Saturday, February 12, 2022

Saturday Dog Grooming

The basketball noise is beating outside by the court. Some kid. I identify with the boredom.  I used to do repetitive activities bours on end to gain mastery and expertise with ball or needle and thread, bow, rifle. Now I don’t seem motivated to learn a new set of skills. I’m resting on my laurels.  Landing in the routine. I’ve done my years of duty and service. I’ve grown old and it’s come upon me . I wonder these days what to do when I grow up. Retire or work.  Do I have enough money and I did years ago when I continued on working for want of a better pursuit. Serving God and my fellow men.  My vocation and calling. But now it’s not so much a reason for being. I wonder if I’m not better placed elsewhere making the best of what I have left.
Friends die.  So many.  George, John, Ron, Vivian, now Robert and Gordie.  All in a few years.  Pointing to my morbidity.  Should I be sitting in a trailer garage answering questions of the fearful and ills, using my expertise to provide solace.  
What else could I do.
I always wanted to write
I think of a sex change. At least breasts and a face lift, a change of identity.  The Leonard Cohen song, I want a new face plagues me.

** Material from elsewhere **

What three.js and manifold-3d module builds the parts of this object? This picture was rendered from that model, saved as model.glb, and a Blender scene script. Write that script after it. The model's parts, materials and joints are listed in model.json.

There’s this soul searching birthday present, visiting the home of my grandfather. I knew him and while I was okay for me as a child his stature has grown in my life and I realize what a remarkable man he was. Rancher and Reeve.
I am taking Madigan to Coco Dog Groomers.  He has been my reason for being, my baby, my room mate,  my physiotherapist., My day revolves around his walks. He lifts me out of myself. I am already fearing leaving him as I fly overseas. I am avoiding worrying about Covid and quarantines only as they disrupt schedules and limited time.  I’m looking so forward to being without demands and pressure.  I don’t want to hear the depression, anxiety and despair. I don’t like all the attitude. There are fine people in sickness but less fine people in sickness are much harder to deal with. So many wth quick draw offence these day. I’m tired of the fight to still the fear.  I have recurrent flashbacks of nightmares. This court case from time gone by is bringing up the courts where I wasn’t there as anyone but an expert presenting information I’d gleaned backed by experience and training and had to be attacked and challenged in this vicious game of make the lawyer look great and the judge playing out the swabbles between the sides. I’m forced now to participate like other times not invited by enslaved . I think it must harken back to my older brother and I as kids before our parents presenting sides.  I was younger and less competent but had truth on my side. I was an am a truth teller, increasingly rare.  I only went to court because my patients needed the help in court , their injuries in accidents hurting them as much as their head injuries and such.  I don’t want to do this any more. I really want to be in a trailer in a campground by a fire. 
I want to write stories I suppose.
Maybe return to poetry.
Finish the three books I’m almost through
Time to get my buddy to the groomer.